Given exercise:
Quote the data below in full, please, without altering anything.
--- BEGIN Information supplied ---
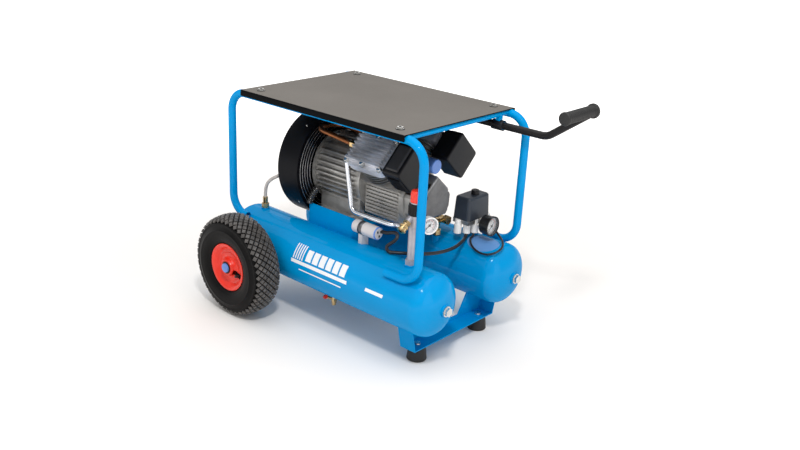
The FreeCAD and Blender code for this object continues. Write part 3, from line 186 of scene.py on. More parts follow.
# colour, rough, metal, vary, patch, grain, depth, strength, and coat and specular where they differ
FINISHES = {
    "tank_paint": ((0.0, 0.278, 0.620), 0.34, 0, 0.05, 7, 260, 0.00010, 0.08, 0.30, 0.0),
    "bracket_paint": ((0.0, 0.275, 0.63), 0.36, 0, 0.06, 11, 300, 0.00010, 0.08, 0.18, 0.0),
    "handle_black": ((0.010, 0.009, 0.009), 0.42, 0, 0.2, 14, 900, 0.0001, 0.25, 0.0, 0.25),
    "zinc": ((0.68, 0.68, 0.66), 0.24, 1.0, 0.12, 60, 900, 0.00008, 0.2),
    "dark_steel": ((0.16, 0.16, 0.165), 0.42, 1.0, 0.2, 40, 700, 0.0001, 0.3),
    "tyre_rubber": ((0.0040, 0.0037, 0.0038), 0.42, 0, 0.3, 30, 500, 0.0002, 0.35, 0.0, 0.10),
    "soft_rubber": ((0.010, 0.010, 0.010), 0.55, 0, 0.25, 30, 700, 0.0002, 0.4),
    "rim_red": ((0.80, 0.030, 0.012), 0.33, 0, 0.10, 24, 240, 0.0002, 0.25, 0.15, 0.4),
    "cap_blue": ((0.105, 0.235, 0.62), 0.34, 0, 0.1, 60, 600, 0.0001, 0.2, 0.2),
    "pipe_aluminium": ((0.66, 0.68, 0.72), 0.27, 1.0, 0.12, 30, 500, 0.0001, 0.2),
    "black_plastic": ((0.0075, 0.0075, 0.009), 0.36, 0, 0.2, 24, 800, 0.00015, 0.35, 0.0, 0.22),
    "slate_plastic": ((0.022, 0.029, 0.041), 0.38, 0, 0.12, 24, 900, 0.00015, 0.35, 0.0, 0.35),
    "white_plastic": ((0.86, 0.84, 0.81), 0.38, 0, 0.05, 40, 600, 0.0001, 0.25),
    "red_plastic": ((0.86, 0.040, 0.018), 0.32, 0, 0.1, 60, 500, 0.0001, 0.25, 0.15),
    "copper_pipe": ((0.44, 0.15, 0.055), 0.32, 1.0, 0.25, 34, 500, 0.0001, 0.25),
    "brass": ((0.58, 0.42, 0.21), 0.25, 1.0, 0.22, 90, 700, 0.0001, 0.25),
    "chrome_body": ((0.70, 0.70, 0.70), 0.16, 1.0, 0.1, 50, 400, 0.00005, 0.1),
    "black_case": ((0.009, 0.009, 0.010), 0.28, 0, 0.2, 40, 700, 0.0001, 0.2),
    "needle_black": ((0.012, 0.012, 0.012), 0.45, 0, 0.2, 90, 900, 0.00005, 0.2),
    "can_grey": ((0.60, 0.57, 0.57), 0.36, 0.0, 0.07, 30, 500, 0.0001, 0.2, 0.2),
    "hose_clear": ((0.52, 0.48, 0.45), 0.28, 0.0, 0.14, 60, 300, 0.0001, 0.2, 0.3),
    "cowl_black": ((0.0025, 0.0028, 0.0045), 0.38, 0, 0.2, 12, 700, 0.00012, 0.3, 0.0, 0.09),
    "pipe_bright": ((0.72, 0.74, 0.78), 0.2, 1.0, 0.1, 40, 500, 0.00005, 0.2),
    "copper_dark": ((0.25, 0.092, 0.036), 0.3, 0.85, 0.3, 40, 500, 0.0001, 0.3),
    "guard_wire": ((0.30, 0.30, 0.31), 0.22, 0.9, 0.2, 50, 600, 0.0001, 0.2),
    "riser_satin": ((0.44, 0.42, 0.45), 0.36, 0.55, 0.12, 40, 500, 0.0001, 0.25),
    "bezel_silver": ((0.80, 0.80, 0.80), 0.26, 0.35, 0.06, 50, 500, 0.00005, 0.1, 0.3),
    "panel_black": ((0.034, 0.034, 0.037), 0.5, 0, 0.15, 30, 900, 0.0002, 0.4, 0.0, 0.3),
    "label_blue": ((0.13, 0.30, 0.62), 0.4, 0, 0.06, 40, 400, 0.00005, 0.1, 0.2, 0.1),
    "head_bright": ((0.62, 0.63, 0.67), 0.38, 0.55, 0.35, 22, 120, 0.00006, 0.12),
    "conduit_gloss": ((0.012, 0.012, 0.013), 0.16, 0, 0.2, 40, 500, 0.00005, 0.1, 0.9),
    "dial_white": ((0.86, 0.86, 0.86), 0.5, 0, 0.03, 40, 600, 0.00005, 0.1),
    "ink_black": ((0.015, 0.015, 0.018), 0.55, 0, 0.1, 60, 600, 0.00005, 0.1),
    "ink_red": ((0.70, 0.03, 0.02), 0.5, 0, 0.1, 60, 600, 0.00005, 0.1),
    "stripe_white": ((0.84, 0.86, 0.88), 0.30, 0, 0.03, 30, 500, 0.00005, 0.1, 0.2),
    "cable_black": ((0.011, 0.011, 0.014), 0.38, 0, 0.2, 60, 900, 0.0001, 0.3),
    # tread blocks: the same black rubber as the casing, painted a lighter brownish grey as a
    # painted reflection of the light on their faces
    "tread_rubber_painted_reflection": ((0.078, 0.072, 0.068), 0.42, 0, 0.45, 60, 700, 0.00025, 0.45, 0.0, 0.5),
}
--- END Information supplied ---
Solution to this task:
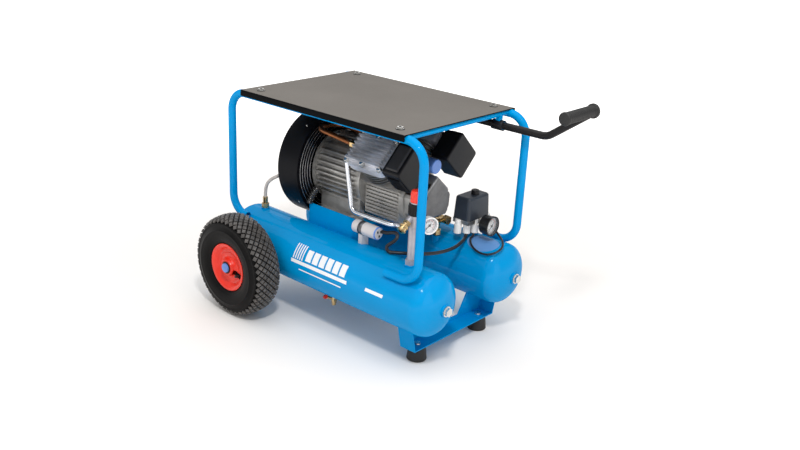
The FreeCAD and Blender code for this object continues. Write part 3, from line 186 of scene.py on. More parts follow.
# colour, rough, metal, vary, patch, grain, depth, strength, and coat and specular where they differ
FINISHES = {
    "tank_paint": ((0.0, 0.278, 0.620), 0.34, 0, 0.05, 7, 260, 0.00010, 0.08, 0.30, 0.0),
    "bracket_paint": ((0.0, 0.275, 0.63), 0.36, 0, 0.06, 11, 300, 0.00010, 0.08, 0.18, 0.0),
    "handle_black": ((0.010, 0.009, 0.009), 0.42, 0, 0.2, 14, 900, 0.0001, 0.25, 0.0, 0.25),
    "zinc": ((0.68, 0.68, 0.66), 0.24, 1.0, 0.12, 60, 900, 0.00008, 0.2),
    "dark_steel": ((0.16, 0.16, 0.165), 0.42, 1.0, 0.2, 40, 700, 0.0001, 0.3),
    "tyre_rubber": ((0.0040, 0.0037, 0.0038), 0.42, 0, 0.3, 30, 500, 0.0002, 0.35, 0.0, 0.10),
    "soft_rubber": ((0.010, 0.010, 0.010), 0.55, 0, 0.25, 30, 700, 0.0002, 0.4),
    "rim_red": ((0.80, 0.030, 0.012), 0.33, 0, 0.10, 24, 240, 0.0002, 0.25, 0.15, 0.4),
    "cap_blue": ((0.105, 0.235, 0.62), 0.34, 0, 0.1, 60, 600, 0.0001, 0.2, 0.2),
    "pipe_aluminium": ((0.66, 0.68, 0.72), 0.27, 1.0, 0.12, 30, 500, 0.0001, 0.2),
    "black_plastic": ((0.0075, 0.0075, 0.009), 0.36, 0, 0.2, 24, 800, 0.00015, 0.35, 0.0, 0.22),
    "slate_plastic": ((0.022, 0.029, 0.041), 0.38, 0, 0.12, 24, 900, 0.00015, 0.35, 0.0, 0.35),
    "white_plastic": ((0.86, 0.84, 0.81), 0.38, 0, 0.05, 40, 600, 0.0001, 0.25),
    "red_plastic": ((0.86, 0.040, 0.018), 0.32, 0, 0.1, 60, 500, 0.0001, 0.25, 0.15),
    "copper_pipe": ((0.44, 0.15, 0.055), 0.32, 1.0, 0.25, 34, 500, 0.0001, 0.25),
    "brass": ((0.58, 0.42, 0.21), 0.25, 1.0, 0.22, 90, 700, 0.0001, 0.25),
    "chrome_body": ((0.70, 0.70, 0.70), 0.16, 1.0, 0.1, 50, 400, 0.00005, 0.1),
    "black_case": ((0.009, 0.009, 0.010), 0.28, 0, 0.2, 40, 700, 0.0001, 0.2),
    "needle_black": ((0.012, 0.012, 0.012), 0.45, 0, 0.2, 90, 900, 0.00005, 0.2),
    "can_grey": ((0.60, 0.57, 0.57), 0.36, 0.0, 0.07, 30, 500, 0.0001, 0.2, 0.2),
    "hose_clear": ((0.52, 0.48, 0.45), 0.28, 0.0, 0.14, 60, 300, 0.0001, 0.2, 0.3),
    "cowl_black": ((0.0025, 0.0028, 0.0045), 0.38, 0, 0.2, 12, 700, 0.00012, 0.3, 0.0, 0.09),
    "pipe_bright": ((0.72, 0.74, 0.78), 0.2, 1.0, 0.1, 40, 500, 0.00005, 0.2),
    "copper_dark": ((0.25, 0.092, 0.036), 0.3, 0.85, 0.3, 40, 500, 0.0001, 0.3),
    "guard_wire": ((0.30, 0.30, 0.31), 0.22, 0.9, 0.2, 50, 600, 0.0001, 0.2),
    "riser_satin": ((0.44, 0.42, 0.45), 0.36, 0.55, 0.12, 40, 500, 0.0001, 0.25),
    "bezel_silver": ((0.80, 0.80, 0.80), 0.26, 0.35, 0.06, 50, 500, 0.00005, 0.1, 0.3),
    "panel_black": ((0.034, 0.034, 0.037), 0.5, 0, 0.15, 30, 900, 0.0002, 0.4, 0.0, 0.3),
    "label_blue": ((0.13, 0.30, 0.62), 0.4, 0, 0.06, 40, 400, 0.00005, 0.1, 0.2, 0.1),
    "head_bright": ((0.62, 0.63, 0.67), 0.38, 0.55, 0.35, 22, 120, 0.00006, 0.12),
    "conduit_gloss": ((0.012, 0.012, 0.013), 0.16, 0, 0.2, 40, 500, 0.00005, 0.1, 0.9),
    "dial_white": ((0.86, 0.86, 0.86), 0.5, 0, 0.03, 40, 600, 0.00005, 0.1),
    "ink_black": ((0.015, 0.015, 0.018), 0.55, 0, 0.1, 60, 600, 0.00005, 0.1),
    "ink_red": ((0.70, 0.03, 0.02), 0.5, 0, 0.1, 60, 600, 0.00005, 0.1),
    "stripe_white": ((0.84, 0.86, 0.88), 0.30, 0, 0.03, 30, 500, 0.00005, 0.1, 0.2),
    "cable_black": ((0.011, 0.011, 0.014), 0.38, 0, 0.2, 60, 900, 0.0001, 0.3),
    # tread blocks: the same black rubber as the casing, painted a lighter brownish grey as a
    # painted reflection of the light on their faces
    "tread_rubber_painted_reflection": ((0.078, 0.072, 0.068), 0.42, 0, 0.45, 60, 700, 0.00025, 0.45, 0.0, 0.5),
}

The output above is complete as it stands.